◆ What is being asked:
Write out the complete material exactly as it stands.

◆ Data excerpt:
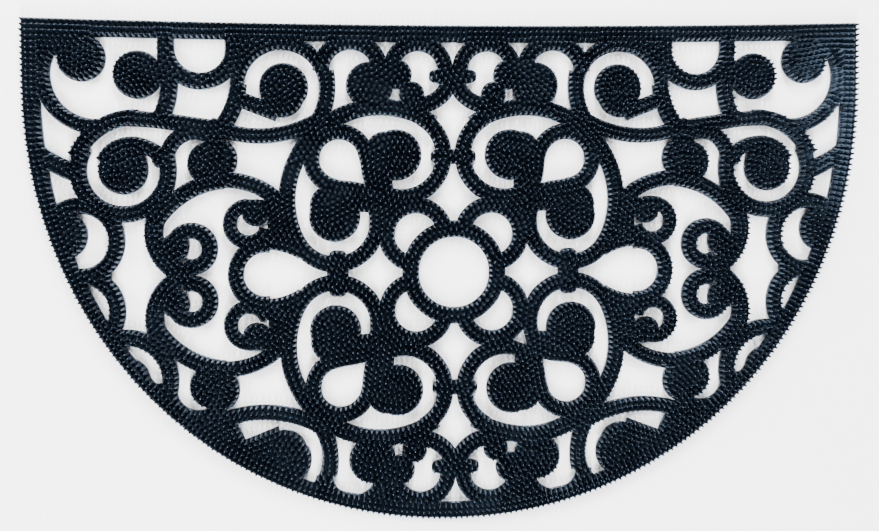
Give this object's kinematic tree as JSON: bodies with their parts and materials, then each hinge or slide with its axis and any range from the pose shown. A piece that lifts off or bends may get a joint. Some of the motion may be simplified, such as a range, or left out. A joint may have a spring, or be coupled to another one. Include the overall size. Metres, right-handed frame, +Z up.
{
  "type": "half-round openwork rubber doormat",
  "caption": "Half-round moulded rubber scraper mat: a flat openwork of scrolled bars inside a border band, which lies flat on the floor and lets dirt fall through.",
  "frame": {"origin": "middle of the underside, on the floor: halfway along the mat's width and halfway between its straight edge and the crown of its curved edge", "axes": "+X along the straight edge, +Y towards the straight edge, where the door is, +Z up from the floor"},
  "size_m": [0.7484, 0.4468, 0.0105],
  "materials": {
    "rubber": "moulded black rubber, semi-matt with a faint sheen on edges and pin tips"
  },
  "bodies": {
    "root": {"mat": "rubber"}
  },
  "joints": []
}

◆ Finished task:
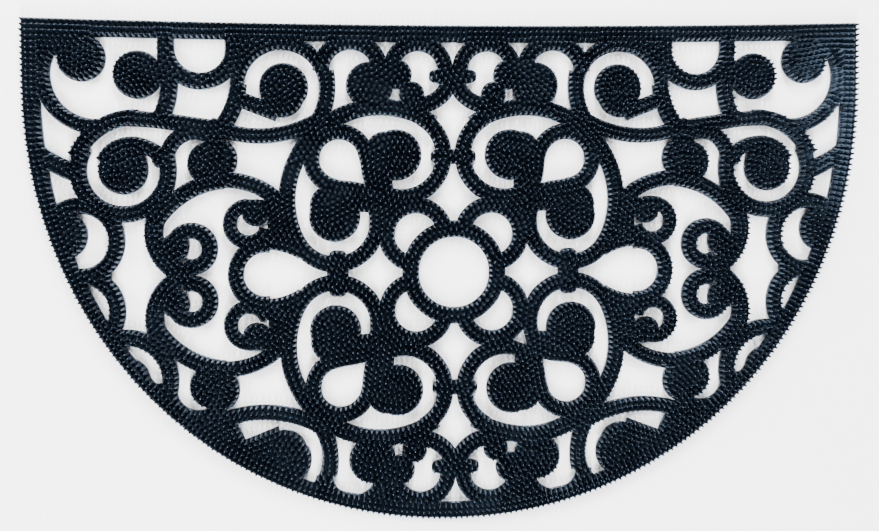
Give this object's kinematic tree as JSON: bodies with their parts and materials, then each hinge or slide with its axis and any range from the pose shown. A piece that lifts off or bends may get a joint. Some of the motion may be simplified, such as a range, or left out. A joint may have a spring, or be coupled to another one. Include the overall size. Metres, right-handed frame, +Z up.
{
  "type": "half-round openwork rubber doormat",
  "caption": "Half-round moulded rubber scraper mat: a flat openwork of scrolled bars inside a border band, which lies flat on the floor and lets dirt fall through.",
  "frame": {"origin": "middle of the underside, on the floor: halfway along the mat's width and halfway between its straight edge and the crown of its curved edge", "axes": "+X along the straight edge, +Y towards the straight edge, where the door is, +Z up from the floor"},
  "size_m": [0.7484, 0.4468, 0.0105],
  "materials": {
    "rubber": "moulded black rubber, semi-matt with a faint sheen on edges and pin tips"
  },
  "bodies": {
    "root": {"mat": "rubber"}
  },
  "joints": []
}